- Goal of the exercise: Within the data that follows, set down exactly the lines from the one containing "Reconstruct the object" through the one containing "cloth = 0.5; // [0.3:0.1:0.8]", both ends included.

## begin Extracted entries

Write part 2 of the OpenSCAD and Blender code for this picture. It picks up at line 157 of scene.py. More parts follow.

## end Extracted entries
## begin Extracted entries

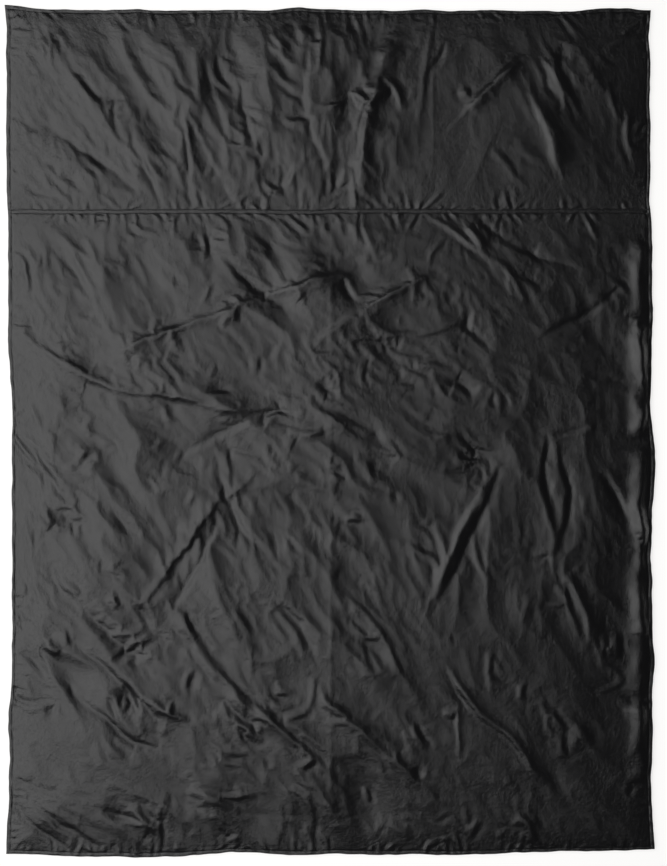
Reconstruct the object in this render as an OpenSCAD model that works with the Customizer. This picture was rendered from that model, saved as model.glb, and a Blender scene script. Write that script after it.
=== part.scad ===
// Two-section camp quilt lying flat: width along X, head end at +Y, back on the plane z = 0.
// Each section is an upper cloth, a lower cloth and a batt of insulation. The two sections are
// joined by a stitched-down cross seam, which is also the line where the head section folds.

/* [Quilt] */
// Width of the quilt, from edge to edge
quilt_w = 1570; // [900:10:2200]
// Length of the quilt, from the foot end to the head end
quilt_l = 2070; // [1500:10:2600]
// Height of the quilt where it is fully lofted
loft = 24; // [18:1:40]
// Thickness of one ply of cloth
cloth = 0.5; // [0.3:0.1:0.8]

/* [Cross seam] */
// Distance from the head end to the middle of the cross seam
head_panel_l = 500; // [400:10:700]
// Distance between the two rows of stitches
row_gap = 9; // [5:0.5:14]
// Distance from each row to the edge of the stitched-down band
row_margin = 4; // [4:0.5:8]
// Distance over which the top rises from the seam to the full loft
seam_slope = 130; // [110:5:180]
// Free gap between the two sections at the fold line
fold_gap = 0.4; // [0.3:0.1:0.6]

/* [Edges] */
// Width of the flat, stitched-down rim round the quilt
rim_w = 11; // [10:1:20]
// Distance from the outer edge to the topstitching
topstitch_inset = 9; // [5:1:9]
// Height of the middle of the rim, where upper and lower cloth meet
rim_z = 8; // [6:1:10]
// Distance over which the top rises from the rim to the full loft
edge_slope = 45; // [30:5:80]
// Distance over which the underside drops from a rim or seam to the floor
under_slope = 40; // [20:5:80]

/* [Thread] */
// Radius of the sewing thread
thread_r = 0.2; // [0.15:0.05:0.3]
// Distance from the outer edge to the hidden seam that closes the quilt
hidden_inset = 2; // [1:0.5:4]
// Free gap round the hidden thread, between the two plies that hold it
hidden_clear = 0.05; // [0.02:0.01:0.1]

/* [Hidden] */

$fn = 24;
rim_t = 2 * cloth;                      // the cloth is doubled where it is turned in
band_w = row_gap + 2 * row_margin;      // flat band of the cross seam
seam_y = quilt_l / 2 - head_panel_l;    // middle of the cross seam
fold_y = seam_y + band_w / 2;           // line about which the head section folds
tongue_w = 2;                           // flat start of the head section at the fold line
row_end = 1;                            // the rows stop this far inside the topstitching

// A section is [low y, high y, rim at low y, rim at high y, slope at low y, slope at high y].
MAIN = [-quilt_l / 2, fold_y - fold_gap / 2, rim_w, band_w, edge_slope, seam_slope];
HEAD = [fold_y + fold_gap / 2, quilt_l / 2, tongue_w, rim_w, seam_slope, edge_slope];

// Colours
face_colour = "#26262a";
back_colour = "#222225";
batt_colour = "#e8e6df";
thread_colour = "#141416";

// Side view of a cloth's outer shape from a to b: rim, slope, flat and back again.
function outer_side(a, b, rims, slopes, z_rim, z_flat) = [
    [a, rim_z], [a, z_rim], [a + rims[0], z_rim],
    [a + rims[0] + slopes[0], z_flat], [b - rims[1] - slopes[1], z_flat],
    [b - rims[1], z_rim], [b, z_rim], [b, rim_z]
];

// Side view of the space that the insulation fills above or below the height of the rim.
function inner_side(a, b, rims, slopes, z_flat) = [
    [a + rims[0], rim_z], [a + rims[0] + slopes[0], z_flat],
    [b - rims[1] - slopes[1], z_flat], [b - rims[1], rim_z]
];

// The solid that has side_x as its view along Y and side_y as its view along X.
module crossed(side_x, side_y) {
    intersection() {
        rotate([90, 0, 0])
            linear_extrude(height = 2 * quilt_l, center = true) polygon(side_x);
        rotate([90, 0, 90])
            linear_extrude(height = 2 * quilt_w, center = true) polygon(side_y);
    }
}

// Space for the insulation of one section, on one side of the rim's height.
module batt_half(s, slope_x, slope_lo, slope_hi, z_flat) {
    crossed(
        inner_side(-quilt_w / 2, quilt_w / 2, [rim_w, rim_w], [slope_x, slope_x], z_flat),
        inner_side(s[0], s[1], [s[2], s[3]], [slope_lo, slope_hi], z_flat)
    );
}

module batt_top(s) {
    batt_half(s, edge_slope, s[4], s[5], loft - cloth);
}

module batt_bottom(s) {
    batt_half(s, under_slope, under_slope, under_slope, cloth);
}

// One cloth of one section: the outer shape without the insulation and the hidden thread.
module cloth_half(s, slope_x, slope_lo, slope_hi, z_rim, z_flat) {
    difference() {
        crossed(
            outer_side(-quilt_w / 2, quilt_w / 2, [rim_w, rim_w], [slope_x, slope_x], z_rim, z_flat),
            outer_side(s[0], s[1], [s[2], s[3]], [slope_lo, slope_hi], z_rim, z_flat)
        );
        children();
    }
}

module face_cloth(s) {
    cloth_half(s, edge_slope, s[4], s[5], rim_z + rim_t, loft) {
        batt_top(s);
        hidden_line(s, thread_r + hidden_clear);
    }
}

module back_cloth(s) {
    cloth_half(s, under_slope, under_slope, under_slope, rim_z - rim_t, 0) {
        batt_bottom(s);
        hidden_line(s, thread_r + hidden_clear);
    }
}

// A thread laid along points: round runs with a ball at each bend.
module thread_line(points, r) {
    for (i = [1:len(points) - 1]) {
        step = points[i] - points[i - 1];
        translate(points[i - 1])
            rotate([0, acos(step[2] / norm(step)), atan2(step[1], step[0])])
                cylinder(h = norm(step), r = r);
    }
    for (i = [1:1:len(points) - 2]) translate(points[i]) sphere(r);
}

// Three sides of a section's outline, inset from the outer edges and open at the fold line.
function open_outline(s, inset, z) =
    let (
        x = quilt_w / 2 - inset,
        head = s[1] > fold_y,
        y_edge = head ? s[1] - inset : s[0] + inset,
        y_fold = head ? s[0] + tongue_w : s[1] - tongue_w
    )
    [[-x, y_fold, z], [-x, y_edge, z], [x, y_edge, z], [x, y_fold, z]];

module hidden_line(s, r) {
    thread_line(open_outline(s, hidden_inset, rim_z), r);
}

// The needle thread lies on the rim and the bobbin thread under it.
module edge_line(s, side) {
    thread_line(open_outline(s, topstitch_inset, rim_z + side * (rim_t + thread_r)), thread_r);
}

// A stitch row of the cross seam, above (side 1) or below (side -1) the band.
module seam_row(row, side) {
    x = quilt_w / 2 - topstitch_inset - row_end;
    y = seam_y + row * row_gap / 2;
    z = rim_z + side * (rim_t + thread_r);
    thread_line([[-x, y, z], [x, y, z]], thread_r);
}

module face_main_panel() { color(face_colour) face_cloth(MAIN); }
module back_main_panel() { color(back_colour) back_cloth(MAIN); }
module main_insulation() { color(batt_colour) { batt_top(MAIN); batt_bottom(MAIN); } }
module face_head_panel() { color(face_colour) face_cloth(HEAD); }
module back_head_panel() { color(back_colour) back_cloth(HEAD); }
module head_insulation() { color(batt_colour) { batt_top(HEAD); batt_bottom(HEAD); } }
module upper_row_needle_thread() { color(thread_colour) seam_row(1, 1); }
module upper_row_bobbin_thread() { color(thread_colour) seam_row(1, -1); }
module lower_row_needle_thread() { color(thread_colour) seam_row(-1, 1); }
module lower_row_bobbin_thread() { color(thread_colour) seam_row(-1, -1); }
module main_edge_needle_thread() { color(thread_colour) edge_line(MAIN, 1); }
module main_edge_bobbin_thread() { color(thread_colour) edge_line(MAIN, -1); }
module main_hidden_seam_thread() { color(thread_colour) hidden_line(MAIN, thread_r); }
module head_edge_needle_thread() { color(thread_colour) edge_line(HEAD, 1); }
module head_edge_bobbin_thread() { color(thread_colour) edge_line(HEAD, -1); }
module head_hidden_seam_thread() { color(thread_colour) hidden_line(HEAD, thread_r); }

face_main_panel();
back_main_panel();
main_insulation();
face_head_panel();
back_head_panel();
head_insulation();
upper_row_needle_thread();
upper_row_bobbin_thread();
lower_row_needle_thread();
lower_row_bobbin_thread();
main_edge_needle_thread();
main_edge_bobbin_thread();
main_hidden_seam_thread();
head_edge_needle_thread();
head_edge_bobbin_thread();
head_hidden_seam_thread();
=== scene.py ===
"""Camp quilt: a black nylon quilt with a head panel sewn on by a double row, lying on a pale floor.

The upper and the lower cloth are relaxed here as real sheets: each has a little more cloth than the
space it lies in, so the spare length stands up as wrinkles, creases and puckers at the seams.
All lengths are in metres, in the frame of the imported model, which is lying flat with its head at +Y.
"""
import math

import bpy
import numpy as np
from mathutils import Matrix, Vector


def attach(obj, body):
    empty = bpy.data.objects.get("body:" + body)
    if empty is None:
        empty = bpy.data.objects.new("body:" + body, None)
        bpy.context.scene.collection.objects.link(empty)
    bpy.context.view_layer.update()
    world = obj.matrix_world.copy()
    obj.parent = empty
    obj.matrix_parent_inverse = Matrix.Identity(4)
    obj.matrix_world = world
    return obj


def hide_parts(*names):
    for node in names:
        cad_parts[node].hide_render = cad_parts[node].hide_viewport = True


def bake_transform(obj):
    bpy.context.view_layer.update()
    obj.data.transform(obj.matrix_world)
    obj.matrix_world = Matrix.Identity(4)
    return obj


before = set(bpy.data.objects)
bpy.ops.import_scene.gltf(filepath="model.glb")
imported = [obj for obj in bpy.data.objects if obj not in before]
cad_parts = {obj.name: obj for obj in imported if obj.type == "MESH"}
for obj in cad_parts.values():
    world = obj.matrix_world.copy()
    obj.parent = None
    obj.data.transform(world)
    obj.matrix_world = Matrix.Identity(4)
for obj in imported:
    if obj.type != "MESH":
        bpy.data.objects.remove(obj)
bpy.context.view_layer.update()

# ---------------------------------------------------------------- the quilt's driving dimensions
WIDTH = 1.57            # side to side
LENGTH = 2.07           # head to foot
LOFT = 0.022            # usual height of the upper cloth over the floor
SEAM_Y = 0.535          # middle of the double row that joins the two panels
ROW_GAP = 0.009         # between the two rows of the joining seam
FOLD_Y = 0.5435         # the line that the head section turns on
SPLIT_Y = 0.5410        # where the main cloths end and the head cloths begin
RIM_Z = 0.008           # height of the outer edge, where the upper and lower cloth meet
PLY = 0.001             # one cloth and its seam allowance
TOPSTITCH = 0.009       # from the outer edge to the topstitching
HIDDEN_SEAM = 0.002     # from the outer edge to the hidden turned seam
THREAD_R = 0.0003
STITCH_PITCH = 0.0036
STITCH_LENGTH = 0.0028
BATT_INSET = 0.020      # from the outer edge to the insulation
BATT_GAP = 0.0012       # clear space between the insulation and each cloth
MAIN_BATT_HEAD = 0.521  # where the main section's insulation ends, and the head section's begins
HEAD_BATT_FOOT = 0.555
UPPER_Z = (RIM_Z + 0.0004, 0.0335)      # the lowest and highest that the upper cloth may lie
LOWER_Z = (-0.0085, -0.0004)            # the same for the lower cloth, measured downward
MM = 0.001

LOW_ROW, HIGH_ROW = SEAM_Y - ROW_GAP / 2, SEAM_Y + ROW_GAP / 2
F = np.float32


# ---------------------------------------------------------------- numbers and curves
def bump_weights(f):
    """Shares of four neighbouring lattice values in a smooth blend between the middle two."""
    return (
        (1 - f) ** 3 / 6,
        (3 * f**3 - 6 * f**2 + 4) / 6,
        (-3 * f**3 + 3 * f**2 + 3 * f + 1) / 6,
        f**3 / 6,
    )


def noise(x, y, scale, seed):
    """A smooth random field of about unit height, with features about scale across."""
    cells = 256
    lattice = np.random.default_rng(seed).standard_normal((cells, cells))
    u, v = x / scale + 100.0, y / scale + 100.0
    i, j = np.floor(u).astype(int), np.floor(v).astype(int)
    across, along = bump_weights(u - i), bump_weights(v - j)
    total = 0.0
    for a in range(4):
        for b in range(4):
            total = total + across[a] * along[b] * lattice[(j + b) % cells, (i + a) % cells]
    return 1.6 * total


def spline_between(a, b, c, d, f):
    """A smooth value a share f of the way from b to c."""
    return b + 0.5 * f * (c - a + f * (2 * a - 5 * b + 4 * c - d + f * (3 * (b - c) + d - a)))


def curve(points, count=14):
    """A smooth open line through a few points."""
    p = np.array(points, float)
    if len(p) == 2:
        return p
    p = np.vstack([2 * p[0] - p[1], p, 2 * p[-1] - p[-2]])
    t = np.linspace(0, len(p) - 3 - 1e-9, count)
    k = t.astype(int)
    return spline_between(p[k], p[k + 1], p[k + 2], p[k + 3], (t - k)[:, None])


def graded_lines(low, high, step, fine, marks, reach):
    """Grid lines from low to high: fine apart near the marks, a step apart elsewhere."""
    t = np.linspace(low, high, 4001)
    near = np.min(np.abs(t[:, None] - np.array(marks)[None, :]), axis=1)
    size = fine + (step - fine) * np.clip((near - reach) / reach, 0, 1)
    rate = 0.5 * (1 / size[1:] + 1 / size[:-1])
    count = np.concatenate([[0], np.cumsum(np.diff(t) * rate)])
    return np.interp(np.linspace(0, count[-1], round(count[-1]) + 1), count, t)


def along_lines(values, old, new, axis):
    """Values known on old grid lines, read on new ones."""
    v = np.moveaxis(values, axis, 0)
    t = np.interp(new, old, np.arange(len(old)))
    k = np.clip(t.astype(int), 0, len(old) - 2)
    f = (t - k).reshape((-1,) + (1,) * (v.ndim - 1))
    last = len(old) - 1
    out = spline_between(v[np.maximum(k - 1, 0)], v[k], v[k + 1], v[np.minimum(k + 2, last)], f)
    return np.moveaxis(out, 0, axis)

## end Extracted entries

- Answer to the task:
Reconstruct the object in this render as an OpenSCAD model that works with the Customizer. This picture was rendered from that model, saved as model.glb, and a Blender scene script. Write that script after it.
=== part.scad ===
// Two-section camp quilt lying flat: width along X, head end at +Y, back on the plane z = 0.
// Each section is an upper cloth, a lower cloth and a batt of insulation. The two sections are
// joined by a stitched-down cross seam, which is also the line where the head section folds.

/* [Quilt] */
// Width of the quilt, from edge to edge
quilt_w = 1570; // [900:10:2200]
// Length of the quilt, from the foot end to the head end
quilt_l = 2070; // [1500:10:2600]
// Height of the quilt where it is fully lofted
loft = 24; // [18:1:40]
// Thickness of one ply of cloth
cloth = 0.5; // [0.3:0.1:0.8]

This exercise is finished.